It's order n^3 because the serial code is almost the same as the serial code up there, OK, not quite, OK, but you get essentially the same recurrence except you don't even have the add. You just get the same recurrence but with order one here, oops, order one up here. So, it's still got the order n^3 solution. OK, so that, I think, is not too hard. OK, so the critical path length, so there, let's write out, so multiply, add, of n, OK, what's my recurrence for this code?
Yeah, 2M infinity, M over 2 [ost that, so order one. Plus order one, yeah. OK, so the point is that we're going to have, for the critical path, we're going to spawn these four off, and so I take the maximum of whatever those is, which since they're symmetric is any one of them, OK, and then I have to wait. And then I do it again. So, that sync, once again, translates into, in the analysis, it translates into a plus of the critical path, which are the things I spawn off in parallel, I do the max. OK, so people see that? So, I get this recurrence, 2MA of n over 2 plus order one, and what's the solution to that?

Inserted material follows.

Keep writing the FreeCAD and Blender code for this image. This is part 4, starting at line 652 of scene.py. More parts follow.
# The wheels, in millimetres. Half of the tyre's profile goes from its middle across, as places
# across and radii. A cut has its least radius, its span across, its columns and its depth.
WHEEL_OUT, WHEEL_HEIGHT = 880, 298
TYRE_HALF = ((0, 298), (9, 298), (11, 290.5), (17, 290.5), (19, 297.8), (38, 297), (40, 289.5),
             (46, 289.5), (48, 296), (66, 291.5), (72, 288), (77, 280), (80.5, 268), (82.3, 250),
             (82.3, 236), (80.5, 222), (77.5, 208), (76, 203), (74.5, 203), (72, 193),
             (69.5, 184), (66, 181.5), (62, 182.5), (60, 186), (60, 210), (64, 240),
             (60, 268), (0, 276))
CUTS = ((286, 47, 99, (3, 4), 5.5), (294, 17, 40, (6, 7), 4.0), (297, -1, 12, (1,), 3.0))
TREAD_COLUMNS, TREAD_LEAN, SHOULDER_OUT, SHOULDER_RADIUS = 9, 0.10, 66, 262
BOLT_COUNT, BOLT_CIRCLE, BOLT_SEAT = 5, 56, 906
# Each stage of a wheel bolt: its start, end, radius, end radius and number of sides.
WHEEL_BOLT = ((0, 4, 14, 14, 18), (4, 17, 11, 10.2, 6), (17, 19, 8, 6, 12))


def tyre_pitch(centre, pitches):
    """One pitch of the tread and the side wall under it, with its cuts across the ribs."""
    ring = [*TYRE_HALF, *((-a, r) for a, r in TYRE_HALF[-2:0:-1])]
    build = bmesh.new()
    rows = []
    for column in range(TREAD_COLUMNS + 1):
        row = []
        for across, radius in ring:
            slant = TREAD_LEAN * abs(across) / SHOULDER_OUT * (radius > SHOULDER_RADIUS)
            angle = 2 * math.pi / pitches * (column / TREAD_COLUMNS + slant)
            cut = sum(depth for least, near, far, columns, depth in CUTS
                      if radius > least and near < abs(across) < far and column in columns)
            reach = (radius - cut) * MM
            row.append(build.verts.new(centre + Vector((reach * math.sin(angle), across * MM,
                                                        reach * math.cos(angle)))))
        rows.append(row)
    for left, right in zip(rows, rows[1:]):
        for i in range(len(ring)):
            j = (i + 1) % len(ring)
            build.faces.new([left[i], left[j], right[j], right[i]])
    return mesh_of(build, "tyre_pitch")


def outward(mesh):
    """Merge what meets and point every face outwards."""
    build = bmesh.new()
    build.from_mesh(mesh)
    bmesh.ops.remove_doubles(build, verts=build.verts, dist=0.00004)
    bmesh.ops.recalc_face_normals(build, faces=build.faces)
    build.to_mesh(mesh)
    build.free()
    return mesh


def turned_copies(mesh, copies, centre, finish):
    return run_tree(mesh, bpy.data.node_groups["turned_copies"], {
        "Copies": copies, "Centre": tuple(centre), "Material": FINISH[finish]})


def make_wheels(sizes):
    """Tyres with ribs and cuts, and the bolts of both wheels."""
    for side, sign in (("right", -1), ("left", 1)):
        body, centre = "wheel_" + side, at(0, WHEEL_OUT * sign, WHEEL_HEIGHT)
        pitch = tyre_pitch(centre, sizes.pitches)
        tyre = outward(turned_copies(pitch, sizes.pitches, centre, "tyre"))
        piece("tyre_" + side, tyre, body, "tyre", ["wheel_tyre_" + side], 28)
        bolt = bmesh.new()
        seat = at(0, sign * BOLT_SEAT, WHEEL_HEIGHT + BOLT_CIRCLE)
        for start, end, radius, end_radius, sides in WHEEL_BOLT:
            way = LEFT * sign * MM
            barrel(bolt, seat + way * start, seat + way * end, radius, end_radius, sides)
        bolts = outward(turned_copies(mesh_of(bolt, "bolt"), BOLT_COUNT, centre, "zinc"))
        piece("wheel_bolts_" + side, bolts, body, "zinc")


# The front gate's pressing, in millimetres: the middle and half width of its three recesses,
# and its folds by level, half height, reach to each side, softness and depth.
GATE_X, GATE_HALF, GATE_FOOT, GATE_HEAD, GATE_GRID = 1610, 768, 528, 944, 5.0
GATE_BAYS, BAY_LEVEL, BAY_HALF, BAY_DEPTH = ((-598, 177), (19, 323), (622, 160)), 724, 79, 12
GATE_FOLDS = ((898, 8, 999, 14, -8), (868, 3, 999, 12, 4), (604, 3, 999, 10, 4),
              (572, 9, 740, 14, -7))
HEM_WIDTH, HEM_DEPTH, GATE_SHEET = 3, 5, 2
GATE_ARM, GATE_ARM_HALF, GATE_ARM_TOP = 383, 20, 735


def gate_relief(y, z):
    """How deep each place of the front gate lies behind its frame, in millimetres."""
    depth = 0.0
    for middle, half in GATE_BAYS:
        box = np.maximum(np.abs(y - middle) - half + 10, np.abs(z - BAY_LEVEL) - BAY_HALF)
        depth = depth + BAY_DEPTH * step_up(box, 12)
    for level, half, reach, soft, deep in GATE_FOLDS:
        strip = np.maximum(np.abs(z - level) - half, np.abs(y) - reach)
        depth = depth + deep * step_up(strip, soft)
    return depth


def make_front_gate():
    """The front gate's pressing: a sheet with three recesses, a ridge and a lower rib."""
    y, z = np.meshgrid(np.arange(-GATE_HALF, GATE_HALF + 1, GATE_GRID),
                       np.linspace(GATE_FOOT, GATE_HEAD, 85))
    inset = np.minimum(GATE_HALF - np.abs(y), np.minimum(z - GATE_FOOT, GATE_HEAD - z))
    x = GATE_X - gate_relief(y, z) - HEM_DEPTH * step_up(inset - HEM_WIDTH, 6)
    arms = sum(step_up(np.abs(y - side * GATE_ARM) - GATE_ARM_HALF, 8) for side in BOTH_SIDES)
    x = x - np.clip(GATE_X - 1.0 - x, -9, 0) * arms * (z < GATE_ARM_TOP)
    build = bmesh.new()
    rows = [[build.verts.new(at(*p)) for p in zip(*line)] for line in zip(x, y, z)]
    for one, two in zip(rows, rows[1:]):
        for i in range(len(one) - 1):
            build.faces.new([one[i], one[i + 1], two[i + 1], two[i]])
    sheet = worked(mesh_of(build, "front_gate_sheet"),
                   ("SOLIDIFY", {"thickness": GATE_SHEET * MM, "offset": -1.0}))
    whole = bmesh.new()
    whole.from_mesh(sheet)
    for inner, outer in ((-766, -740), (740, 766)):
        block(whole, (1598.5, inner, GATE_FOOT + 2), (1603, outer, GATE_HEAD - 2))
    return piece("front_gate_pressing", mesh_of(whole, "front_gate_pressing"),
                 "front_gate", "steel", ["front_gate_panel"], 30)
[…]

OK, that's order n, OK, because n to the log base two of two is n, and that's bigger than one so we get order n. OK, so the parallelism, we have p bar is equal to MA one of n over MA infinity of n is equal to, in this case, n^3 over n, or order n^2. OK, so for 1,000 by 1,000 matrices, for example, by the way, 1,000 by 1,000 is considered a small matrix, these days, because that's only one million entries.
You can put that on your laptop no sweat. OK, so, but for 1,000 by 1,000 matrices, our parallelism is about 10^6. OK, so once again, ample parallelism for anything we would run it on today. And as it turns out, it's faster in practice -- -- because we have less space. OK, so here's a game where, so, often the game you'll see in theory papers if you look at research papers, people are often striving to get the most parallelism, and that's a good game to play, OK, but it's not necessarily the only game.

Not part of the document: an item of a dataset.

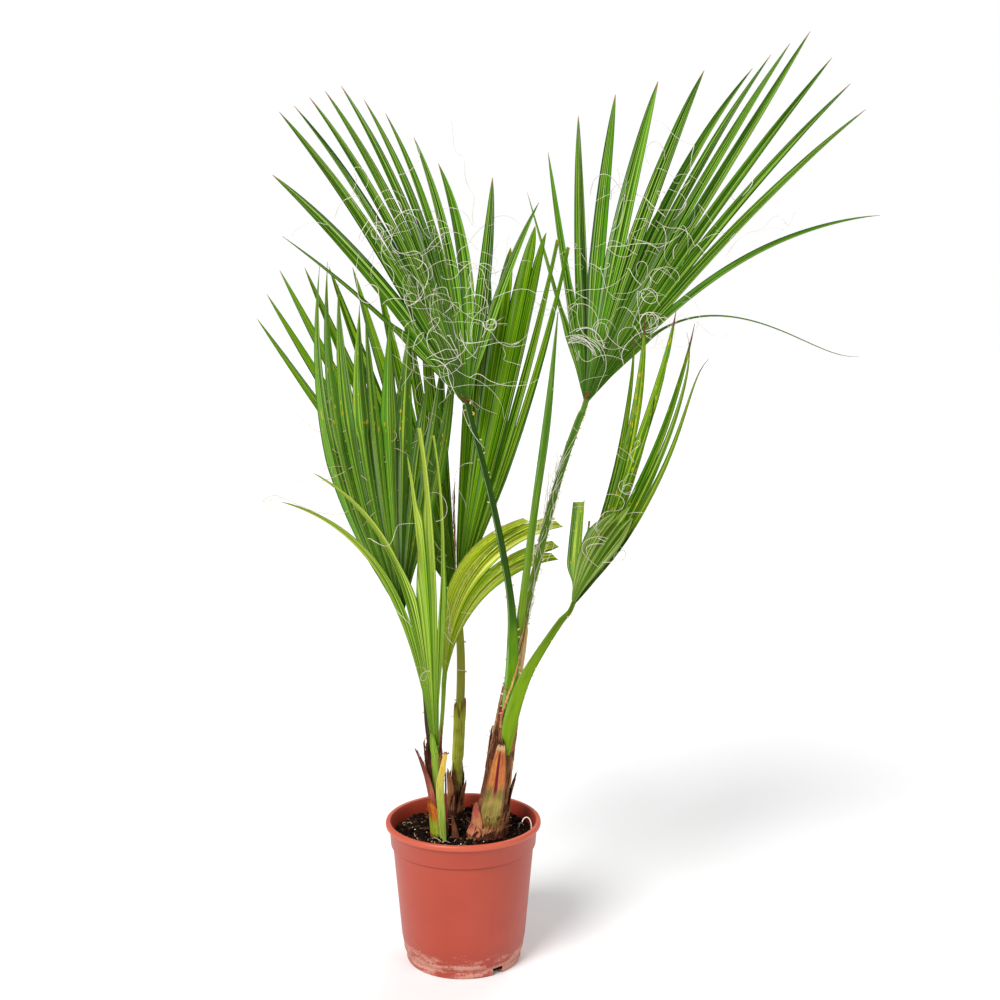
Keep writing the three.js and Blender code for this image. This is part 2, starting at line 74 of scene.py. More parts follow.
def lineAt(points, t):  # a smooth line through the points, t from 0 to 1
    points = np.asarray(points, float)
    spans = len(points) - 1
    place = min(max(t, 0), 1) * spans
    i = min(int(place), spans - 1)
    u = place - i
    start, end = points[i], points[i + 1]
    before = points[i - 1] if i > 0 else 2 * start - end
    after = points[i + 2] if i + 2 <= spans else 2 * end - start
    leave, arrive = (end - before) / 2, (after - start) / 2
    return (
        start * (2 * u**3 - 3 * u**2 + 1) + leave * (u**3 - 2 * u**2 + u)
        + end * (3 * u**2 - 2 * u**3) + arrive * (u**3 - u**2)
    )


class Skin:
    # collects points and faces of one joined piece; places and tones become its two UV maps
    def __init__(self):
        self.points, self.faces, self.places, self.tones = [], [], [], []

    def point(self, p):
        self.points.append(tuple(float(c) * mm for c in p))
        return len(self.points) - 1

    def face(self, corners, tone, places=None):
        self.faces.append(corners)
        self.places.extend(places or [(0, 0)] * len(corners))
        self.tones.extend([tone] * len(corners))

    def sleeve(self, rings, tone):  # a tube over rings of points, shut at both ends
        steps, sides = len(rings) - 1, len(rings[0])
        for k in range(steps):
            for n in range(sides):
                quad = ((k, n), (k, n + 1), (k + 1, n + 1), (k + 1, n))
                places = [(b / sides, a / steps) for a, b in quad]
                self.face([rings[a][b % sides] for a, b in quad], tone, places)
        self.face(rings[0][::-1], tone, [(0.5, 0)] * sides)
        self.face(rings[-1], tone, [(0.5, 1)] * sides)

    def sheet(self, grids, places, tones, edged=lambda s, c: True):
        # a thin leaf between an upper and a lower grid; edged says where its long edges have a face
        rows, columns = len(places) - 1, len(places[0]) - 1

        def quad(tone, *corners):
            self.face([grids[g][s][c] for g, s, c in corners], tone, [places[s][c] for g, s, c in corners])

        for s in range(rows):
            for c in range(columns):
                quad(tones[0], (0, s, c), (0, s + 1, c), (0, s + 1, c + 1), (0, s, c + 1))
                quad(tones[1], (1, s, c + 1), (1, s + 1, c + 1), (1, s + 1, c), (1, s, c))
            for c in (0, columns):
                if edged(s, c):
                    quad(tones[2], (0, s, c), (1, s, c), (1, s + 1, c), (0, s + 1, c))
        for s in (0, rows):
            for c in range(columns):
                quad(tones[2], (0, s, c), (0, s, c + 1), (1, s, c + 1), (1, s, c))

    def make(self, name, finishName, angle, slotName, *nodes):
        mesh = bpy.data.meshes.new(name)
        mesh.from_pydata(self.points, [], self.faces)
        piece = bpy.data.objects.new(name, mesh)
        scene.collection.objects.link(piece)
        for layer, values in (("place", self.places), ("tone", self.tones)):
            mesh.uv_layers.new(name=layer)
            mesh.uv_layers[layer].data.foreach_set("uv", np.asarray(values, float).ravel())
        finish(piece, finishName, angle, slotName, *nodes)
        return piece


def pick(piece):
    bpy.ops.object.select_all(action="DESELECT")
    piece.select_set(True)
    bpy.context.view_layer.objects.active = piece


def finish(piece, finishName, angle, slotName, *nodes):
    pick(piece)
    bpy.ops.object.mode_set(mode="EDIT")
    bpy.ops.mesh.select_all(action="SELECT")
    bpy.ops.mesh.normals_make_consistent(inside=False)
    bpy.ops.object.mode_set(mode="OBJECT")
    bpy.ops.object.shade_smooth_by_angle(angle=math.radians(angle))
    piece.data.materials.clear()
    piece.data.materials.append(finishes[finishName])
    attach(piece, "root")
    if nodes:
        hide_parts(*nodes)


# materials

def rgb(r, g, b):  # from a colour as screens show it to the one that Blender works with
    return tuple(c / 3294.6 if c <= 10.3 else ((c / 255 + 0.055) / 1.055) ** 2.4 for c in (r, g, b)) + (1,)


class Wire:
    # a socket that can be used in sums
    def __init__(self, tree, socket):
        self.tree = tree
        self.socket = socket

    def node(self, kind, inputs, output=0, **settings):
        made = self.tree.nodes.new(kind)
        stops = settings.pop("stops", ())
        for key, value in settings.items():
            setattr(made, key, value)
        for i, (at, *colour) in enumerate(stops):
            ramp = made.color_ramp.elements
            if i == 0:
                ramp.remove(ramp[-1])
            stop = ramp[0] if i == 0 else ramp.new(at)
            stop.position = at
            stop.color = rgb(*colour)
        for key, value in inputs.items():
            self.feed(value, made.inputs[key])
        return Wire(self.tree, made.outputs[output])

    def feed(self, value, socket):
        if isinstance(value, Wire):
            self.tree.links.new(value.socket, socket)
        else:
            socket.default_value = value

    def sum(self, operation, a, b):
        return self.node("ShaderNodeMath", {0: a, 1: b}, operation=operation)

    def __add__(self, other):
        return self.sum("ADD", self, other)

    def __radd__(self, other):
        return self.sum("ADD", other, self)

    def __sub__(self, other):
        return self.sum("SUBTRACT", self, other)

    def __rsub__(self, other):
        return self.sum("SUBTRACT", other, self)

    def __mul__(self, other):
        return self.sum("MULTIPLY", self, other)

    def __rmul__(self, other):
        return self.sum("MULTIPLY", other, self)

    def __abs__(self):
        return self.sum("ABSOLUTE", self, 0.0)

    def step(self, low, high):
        inputs = {"Value": self, "From Min": low, "From Max": high}
        return self.node("ShaderNodeMapRange", inputs, interpolation_type="SMOOTHSTEP")

    def over(self, low, width):  # from 0 to 1 just above a threshold
        return (self - low).step(0.0, width)

    def under(self, high, width):  # and just below one
        return (high - self).step(0.0, width)

    def into(self, start, end):  # this number blends the first colour into the second
        return self.node("ShaderNodeMix", {0: self, 6: start, 7: end}, output=2, data_type="RGBA")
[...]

Particularly, if you have a lot of parallelism, one of the things that's very easy to do is to retreat on the parallelism and gain other aspects that you may want in your code. OK, and so this is a good example of that. In fact, and this is an exercise, you can actually achieve work n^3, order n^3 work, and a critical path of log n, so even better than either of these two algorithms in terms of parallelism.

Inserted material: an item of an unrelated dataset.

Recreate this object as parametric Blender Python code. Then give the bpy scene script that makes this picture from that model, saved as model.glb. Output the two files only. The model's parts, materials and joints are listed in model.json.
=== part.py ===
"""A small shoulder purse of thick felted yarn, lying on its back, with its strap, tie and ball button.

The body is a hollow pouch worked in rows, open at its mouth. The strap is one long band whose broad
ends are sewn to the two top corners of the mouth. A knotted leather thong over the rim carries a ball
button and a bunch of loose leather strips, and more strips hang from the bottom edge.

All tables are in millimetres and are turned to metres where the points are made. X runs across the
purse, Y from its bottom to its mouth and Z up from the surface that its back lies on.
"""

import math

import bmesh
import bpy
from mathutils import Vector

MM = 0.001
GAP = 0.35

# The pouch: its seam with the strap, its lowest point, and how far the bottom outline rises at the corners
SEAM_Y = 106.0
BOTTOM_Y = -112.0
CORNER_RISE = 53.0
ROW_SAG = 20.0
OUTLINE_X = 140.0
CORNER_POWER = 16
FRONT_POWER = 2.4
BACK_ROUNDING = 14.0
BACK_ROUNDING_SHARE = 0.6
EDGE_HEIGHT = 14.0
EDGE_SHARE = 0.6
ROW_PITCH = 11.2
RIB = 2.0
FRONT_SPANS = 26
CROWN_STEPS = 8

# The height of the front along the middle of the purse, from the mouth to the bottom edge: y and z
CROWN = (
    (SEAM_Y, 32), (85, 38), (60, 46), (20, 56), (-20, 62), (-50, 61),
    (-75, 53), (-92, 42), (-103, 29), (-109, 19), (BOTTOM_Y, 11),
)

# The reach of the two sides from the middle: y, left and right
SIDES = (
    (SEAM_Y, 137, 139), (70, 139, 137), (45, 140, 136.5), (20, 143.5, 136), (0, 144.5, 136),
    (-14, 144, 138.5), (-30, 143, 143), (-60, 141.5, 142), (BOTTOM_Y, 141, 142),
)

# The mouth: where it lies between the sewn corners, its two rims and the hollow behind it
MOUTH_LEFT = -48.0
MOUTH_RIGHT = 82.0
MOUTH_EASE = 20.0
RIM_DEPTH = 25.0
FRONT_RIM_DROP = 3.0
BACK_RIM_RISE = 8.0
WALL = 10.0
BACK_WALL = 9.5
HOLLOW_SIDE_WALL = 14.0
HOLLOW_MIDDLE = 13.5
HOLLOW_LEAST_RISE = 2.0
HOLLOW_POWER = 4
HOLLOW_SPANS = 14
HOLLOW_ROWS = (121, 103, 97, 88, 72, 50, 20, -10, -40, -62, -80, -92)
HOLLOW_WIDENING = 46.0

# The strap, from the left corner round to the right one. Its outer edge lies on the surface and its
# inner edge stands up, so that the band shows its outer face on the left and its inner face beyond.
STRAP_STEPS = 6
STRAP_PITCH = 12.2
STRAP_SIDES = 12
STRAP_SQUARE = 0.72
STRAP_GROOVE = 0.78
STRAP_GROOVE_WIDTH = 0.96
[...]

OK, so that gives you n^3 over log n parallelism. So, that's an exercise. And then, the other exercise that I mention that that's good to do is parallel Strassen, OK, doing the same thing with Strassen, and analyze, what's the working critical path and parallelism of the Strassen code? OK, any questions about matrix multiplication? Yeah? Yeah, so that would take, that would add a log n to the critical path, which is nothing compared to the n. Excuse me? Well, you got to make sure C is zero to begin with. OK, so you have to set all the entries to zero, and so that will take you n^2 work, which is nothing compared to the n^3 work you're doing here, and it will cost you log n additional to the critical path, which is nothing compared to the order n that you're spending.
Any other questions about matrix multiplication? OK, as they say, this all goes back to week two, or something, in the class. Did you have a comment? Yes, you can. OK, yes you can. It's actually kind of interesting to look at that. Actually, we'll talk later. We'll write a research paper after the class is over, OK, because there's actually some interesting open questions there. OK, let's move on to something that you thought you'd gotten rid of weeks ago, and that would be the topic of sorting.
Back to sorting. OK, so we want to parallel sort now, OK? Hugely important problem. So, let's take a look at, so if I think about algorithms for sorting that sound easy to parallelize, which ones sound kind of easy to parallelize? Quick sort, yeah, that's a good one. Yeah, quick sort is a pretty good one to parallelize and analyze. But remember, quick sort has a little bit more complicated analysis than some other sorts. What's another one that looks like it should be pretty easy to parallelize? Merge sort. When did we teach merge sort? Day one. OK, so do merge sort because it's just a little bit easier to analyze. OK, we could do the same thing for quick sort.
Here's merge sort, OK, and it's going to sort A of p to r. So, if p is less than r, then we get the middle element, and then we'll spawn off since we have to, as you recall, when you merge sort you first recursively sort the two sub-arrays. There's no reason not to do those parallel. Let's just do them in parallel. Let's spawn off, merge sort of A, p, q, and spawn off, then, merge sort of A, q plus one r.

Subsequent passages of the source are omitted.